As always, you can ask questions in the window at the bottom, and I'll get to as many as I can in the next 30 minutes
Let's roll ...
Alice
2:00
Soundtrack?
Dave Nadig
2:01
In honor of Mayor Pete, I'm listening to his favorite album: Hail to the Thief by Radiohead:
Rookie
2:01
I realize you can't to all questions, but if you could address my question from last week about difference between ETFs & direct indexing?  Thank you
Rachel Weissmann
2:01
Good morning Dave. What exactly is “direct” indexing? How does it differ from the indexes that ETFs are based on?
Dave Nadig
2:01
Double whammy here, I guess folks are interested!
So, in direct indexing, instead of buying a mutual fund or ETF which then in turn owns, say, the 500 stocks in the S&P 500 ...
2:02
... you instead simply have your broker buy all the stocks individually.  If that sounds like a nightmare, it doesn't have to be.
Firms like Parametric and Optimal will do this for you, and even let you own fractional shares.  Theoretically you could follow any index this way.
So why would you bother, when you can get an ETF for under 10bps?  Customization, primarily.
2:03
Direct ownership lets you do things like tax lost harvesting at the single security level (selling Merck because you can book the loss, and replace it with some Pfizer, for instance).
It also lets you tweak if you have specific needs.  Lets say you work at Apple, maybe you'd like the S&P500 - AAPL
Or you want to avoid fossil fuel companies.  Easy to do with a direct index approach.
2:04
Software makes all this pretty trivial, and you'll see more firms offering versions of this (Wealthfront does now) to lower and lower account sizes.
Right now, you generally need 100K or more to play.
and generally, only equities.
But that will all change.
Etienne
2:04
What’s a “bump zone”?
Dave Nadig
2:05
So, I'm guessing what you're referring to is the cap gains bump zone.
Usually what peopl emean by this is when you end up with cap gains that push you up a tax bracket.
2:06
In the worst case, you can end up with some pretty complex situations.  I think Michael Kitces wrote a piece on this ... one sec.
Thats a great piece that gets deep in the weeds on this.
T. Turnblad
2:07
Who are some investing/finance “gurus” you respect or follow (past and present)?
Dave Nadig
2:07
Good question!  So, my answers are mostly pretty boring.
2:08
Ben Graham (The intelligent investor) Burton Malkiel (Random Walk), John Bogle, etc...
Outside the mainstream, I'm a pretty obvious fan of the work that Ritholtz Wealth Management does every day demystifying the markets.

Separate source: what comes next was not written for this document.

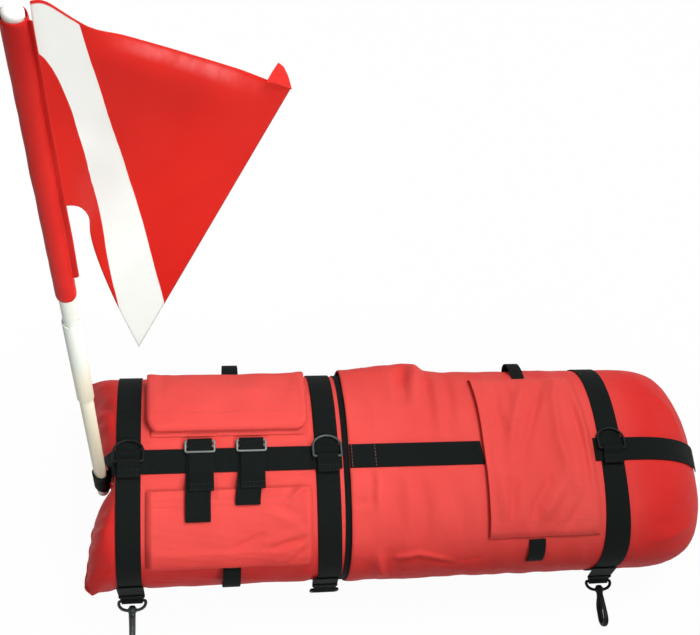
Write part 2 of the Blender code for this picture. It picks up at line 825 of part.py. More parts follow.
def make_hook_set(label, x, reach, material, lean=0.0):
    """A swivel hook: eye with a collar, hook body whose shank turns in it, and a sprung gate."""
    axis = make_hook_tab("hook_tab_" + label, x, reach, lean=lean)
    x = axis.x
    centre = axis.z
    collar_near = axis.y - eye_reach + collar_length * half
    collar_far = collar_near - collar_length
    make_swivel_eye("hook_eye_" + label, axis, material, collar_near)
    neck = collar_far - clearance
    tip = neck - hook_shank - hook_length
    rod = hook_wire * half
    bend = hook_half_height
    path = [(neck, centre), (neck - hook_shank * half, centre),
            (neck - hook_shank, centre - bend * hook_drop_share)]
    path += [(tip + bend + bend * math.sin(a), centre - bend * math.cos(a))
             for a in spaced(0, -math.pi, 9)]
    nose_y = path[-1][0] + hook_mouth * half
    path.append((nose_y, centre + bend))
    points = [Vector((x, py, pz)) for py, pz in path]
    radii = spaced(hook_root_share, hook_tip_share, len(points))
    mesh = wire_mesh("hook_" + label, points, rod, radii=radii)
    swivel = Vector((x, neck, centre))
    body = place("hook_" + label, mesh, material, origin=swivel)
    make_shank(label, body, swivel, collar_near, material)
    make_gate(label, x, neck, nose_y, centre, material)


def make_swivel_eye(name, axis, material, collar_near):
    path = [axis + Vector((eye_half_width * wide, -eye_reach * out, 0)) for wide, out in eye_outline_shares]
    mesh = wire_mesh(name, path, eye_wire * half, closed=True)
    made = place(name, mesh, material, origin=axis)
    start = Vector((axis.x, collar_near, axis.z))
    outline = [(0, 0), (collar_radius, 0), (collar_radius, collar_length), (0, collar_length)]
    hub = turned(name + "_hub", outline, start, (0, -1, 0), material, steps=16)
    over = 2 * clearance
    bore = shank_radius + clearance
    outline = [(0, -over), (bore, -over), (bore, collar_length + over), (0, collar_length + over)]
    hole = turned(name + "_bore", outline, start, (0, -1, 0), material, steps=16)
    for tool, operation in ((hub, "UNION"), (hole, "DIFFERENCE")):
        float_parts.objects.unlink(tool)
        cutters.objects.link(tool)
        tool.hide_render = True
        tool.display_type = "WIRE"
        joint = made.modifiers.new(operation.title(), "BOOLEAN")
        joint.operation = operation
        joint.object = tool
    return made


def make_shank(label, body, swivel, collar_near, material):
    """The shank runs through the collar and ends in a riveted head."""
    length = collar_near - swivel.y + clearance
    sunk = hook_wire * half
    outline = [(0, -sunk), (shank_radius, -sunk), (shank_radius, length), (shank_head_radius, length),
               (shank_head_radius, length + shank_head_length), (0, length + shank_head_length)]
    tool = turned("shank_" + label, outline, swivel, (0, 1, 0), material, steps=14)
    float_parts.objects.unlink(tool)
    cutters.objects.link(tool)
    tool.hide_render = True
    tool.display_type = "WIRE"
    joint = body.modifiers.new("Shank", "BOOLEAN")
    joint.operation = "UNION"
    joint.object = tool


def make_gate(label, x, neck, nose_y, centre, material):
    """The sprung gate between the hook's shoulder and its nose."""
    radius = gate_wire * half
    top = centre + hook_half_height
    rod = hook_wire * half * hook_root_share
    root = Vector((x, neck - hook_shank * gate_root_share, centre + rod + radius + clearance))
    end = Vector((x, nose_y + gate_gap, top))
    points = [root, root.lerp(end, half), end]
    mesh = wire_mesh("gate_" + label, points, radius)
    place("gate_" + label, mesh, material, origin=root)


def make_hooks():
    make_hook_set("tail", tail_strap_place, side_reach(), bare_steel)
    make_hook_set("nose", nose_strap_place, side_reach() + lap_step, ring_black, lean=nose_hook_lean)
    axis = make_hook_tab("mid_tab", mid_strap_place, side_reach(), height=mid_eye_height, lean=mid_eye_lean)
    tip = Vector((0, 0, -eye_reach))
    ends = [axis + Vector((side * eye_half_width, 0, 0)) for side in (-1, 1)]
    path = [ends[0], ends[0] + tip, ends[1] + tip, ends[1]]
    mesh = wire_mesh("mid_eye", path, eye_wire * half, closed=True)
    place("mid_eye", mesh, ring_black, origin=axis)


def mast_point(along):
    return Vector(mast_foot) + Vector(mast_lean).normalized() * along


def tube(name, low, high, inner, outer, material, steps=20):
    outline = [(outer, high - low), (outer, 0), (inner, 0), (inner, high - low)]
    return turned(name, outline, mast_point(low), mast_lean, material, steps=steps, hollow=True)


def make_mast():
    bore = tube_radius - tube_wall
    middle = (socket_low + socket_high) * half
    socket_bore = tube_radius + clearance
    tube("mast_lower", 0.0, middle - clearance, bore, tube_radius, mast_white)
    tube("mast_socket", socket_low, socket_high, socket_bore, socket_bore + socket_wall, mast_white)
    tube("mast_upper", middle + clearance, mast_length, bore, tube_radius, mast_white)
    plug = bore - clearance
    outline = [(0, cap_height), (tube_radius * cap_top_share, cap_height),
               (tube_radius, cap_height * cap_edge_share), (tube_radius, clearance), (plug, clearance),
               (plug, -plug_depth), (0, -plug_depth)]
    turned("mast_cap", outline, mast_point(mast_length), mast_lean, mast_white)
    outline = [(0, plug_depth), (plug, plug_depth), (plug, -clearance), (tube_radius, -clearance),
               (tube_radius * foot_share, -foot_height), (0, -foot_height)]
    turned("mast_foot_plug", outline, mast_point(0.0), mast_lean, rubber_black)
    inner = tube_radius + mast_loop_gap
    tube("mast_loop", mast_loop_low, mast_loop_low + mast_loop_height, inner, inner + webbing_thickness,
         webbing_black)


def flag_hoist():
    """The two ends of the flag's hoist edge, which lies along the sleeve."""
    clear = tube_radius + sleeve_gap + sleeve_wall + clearance + flag_thickness
    top = mast_point(sleeve_high - clearance) + Vector((clear, 0, 0))
    low = mast_point(sleeve_low + clearance) + Vector((clear, 0, 0))
    return top, low


def bezier(a, b, c, d, t):
    return ((1 - t) ** 3) * a + 3 * (1 - t) ** 2 * t * b + 3 * (1 - t) * t * t * c + t ** 3 * d


def flag_point(u, v):
    """A patch between the four edges; u runs to the fly and v down the hoist."""
    top, low = flag_hoist()
    top_fly, low_fly = top + Vector(flag_top_fly), low + Vector(flag_low_fly)
    upper = bezier(top, *[top + Vector(pull) for pull in flag_top_pulls], top_fly, u)
    lower = bezier(low, *[low + Vector(pull) for pull in flag_foot_pulls], low_fly, u)
    hoist = top.lerp(low, v)
    fly = top_fly.lerp(low_fly, v)
    across = upper.lerp(lower, v)
    down = hoist.lerp(fly, u)
    return across + down - hoist.lerp(fly, u)


def make_flag():
    inner = tube_radius + sleeve_gap
    origin = mast_point(sleeve_low)
    tube("flag_sleeve", sleeve_low, sleeve_high, inner, inner + sleeve_wall, cloth_red)
    rows = [[flag_point(k / flag_columns, j / flag_rows) for j in range(flag_rows + 1)]
            for k in range(flag_columns + 1)]
    mesh = grid_mesh("flag_cloth", rows, ring=False, outward=lambda p: Vector((0, -1, 0)))
    solidify(place("flag_cloth", mesh, cloth_red, origin=origin), flag_thickness, 0)


clear_scene()
float_parts = new_collection("dive_flag_float")
cutters = new_collection("cutters")
cover_red = paint("cover_red", red, 0.55)
webbing_black = paint("webbing_black", black, 0.7)
cloth_red = paint("cloth_red", flag_red, 0.6)
mast_white = paint("mast_white", white, 0.35)
plug_white = paint("plug_white", white, 0.4)
rubber_black = paint("rubber_black", black, 0.8)
ring_black = paint("ring_black", black, 0.4)
bare_steel = paint("bare_steel", grey_steel, 0.4, 0.9)
buckle_silver = paint("buckle_silver", silver, 0.35, 0.9)
bladder_amber = paint("bladder_amber", amber, 0.35)

make_tail_cover()
make_nose_cover()
make_closure_band()
make_body_straps()
make_runs()
make_valve(make_bladder())
make_rings()
make_pockets()
make_box_flap()
make_flank_loops()
make_gear_straps()
make_hooks()
make_mast()
make_flag()
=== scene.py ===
import math

import bmesh
import bpy
import numpy as np
from mathutils import Matrix, Vector


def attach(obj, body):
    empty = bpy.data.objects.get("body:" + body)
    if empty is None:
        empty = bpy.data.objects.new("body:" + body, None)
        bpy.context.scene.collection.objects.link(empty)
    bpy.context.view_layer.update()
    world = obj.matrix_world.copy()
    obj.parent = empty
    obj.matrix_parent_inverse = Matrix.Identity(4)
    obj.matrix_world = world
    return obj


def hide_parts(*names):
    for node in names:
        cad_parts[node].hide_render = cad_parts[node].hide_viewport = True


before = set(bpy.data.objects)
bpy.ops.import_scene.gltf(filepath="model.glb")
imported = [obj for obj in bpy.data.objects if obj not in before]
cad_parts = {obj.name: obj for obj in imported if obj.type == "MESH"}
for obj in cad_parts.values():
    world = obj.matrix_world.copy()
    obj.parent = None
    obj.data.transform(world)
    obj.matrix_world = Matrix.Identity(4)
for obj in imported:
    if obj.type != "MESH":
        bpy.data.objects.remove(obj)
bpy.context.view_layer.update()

# camera, as the photograph was taken
shot = {"lens": 55.23, "place": (-0.3064, -0.3567, 1.4491), "yaw": 22.48, "pitch": 65.21, "roll": 20.22}


def makeCamera():
    # forward from yaw and pitch, then the frame turned about it by roll
    yaw, pitch, roll = [math.radians(shot[key]) for key in ("yaw", "pitch", "roll")]
    forward = Vector((math.sin(yaw) * math.cos(pitch), math.cos(yaw) * math.cos(pitch), -math.sin(pitch)))
    right = Vector((math.cos(yaw), -math.sin(yaw), 0))
    up = right.cross(forward)
    side = math.cos(roll) * right + math.sin(roll) * up
    top = -math.sin(roll) * right + math.cos(roll) * up
    turn = Matrix((side, top, -forward)).transposed().to_4x4()
    data = bpy.data.cameras.new("camera")
    data.lens = shot["lens"]
    data.sensor_width = 36
    made = bpy.data.objects.new("camera", data)
    bpy.context.scene.collection.objects.link(made)
    made.matrix_world = Matrix.Translation(shot["place"]) @ turn
    bpy.context.scene.camera = made


makeCamera()
bpy.context.scene.view_settings.view_transform = "Standard"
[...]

The whole crew there: Barry, Josh, Ben, etc...
Pink Pony
2:09
How does ETF lending work per the Bank of Japan announcement?
Dave Nadig
2:09
So, the headline was that BoJ, which owns a TON of the Japanese equity market, would start making it's shares available to borrow.
2:10
I think they haven't really clarified what that means, functionally, but I assume it means they would loan shares out just like you loan shares out in the U.S. -- so that shortsellers have a locate in order to short.
This ads some liquidity to the market and is incredibly common in most markets.
Most lending happens at the single stock level, but hot sectors (Cannabis, etc.) often have strong short demand as well, as people try and "call the top" in trends.
2:11
I don't think this will have any huge impact here though.
Avery
2:11
Some investors are concerned with the ETF structure during times of extreme market stress (especially for newly launched ETFs with lower asset levels). What comfort can you offer as it relates to price vs value variations during massive sell-off periods. Thank you.
Dave Nadig
2:11
So, this is a pretty common hand-wringing bit of Fear/Uncertainty/Denialism from anti-ETF folks.
2:12
The reality is we've been through some incredible market stresses where ETFs have performed perfectly.  The last time we had a hiccup was really 2010, and that prompted some small changes in how stocks and etfs are halted and reopenned.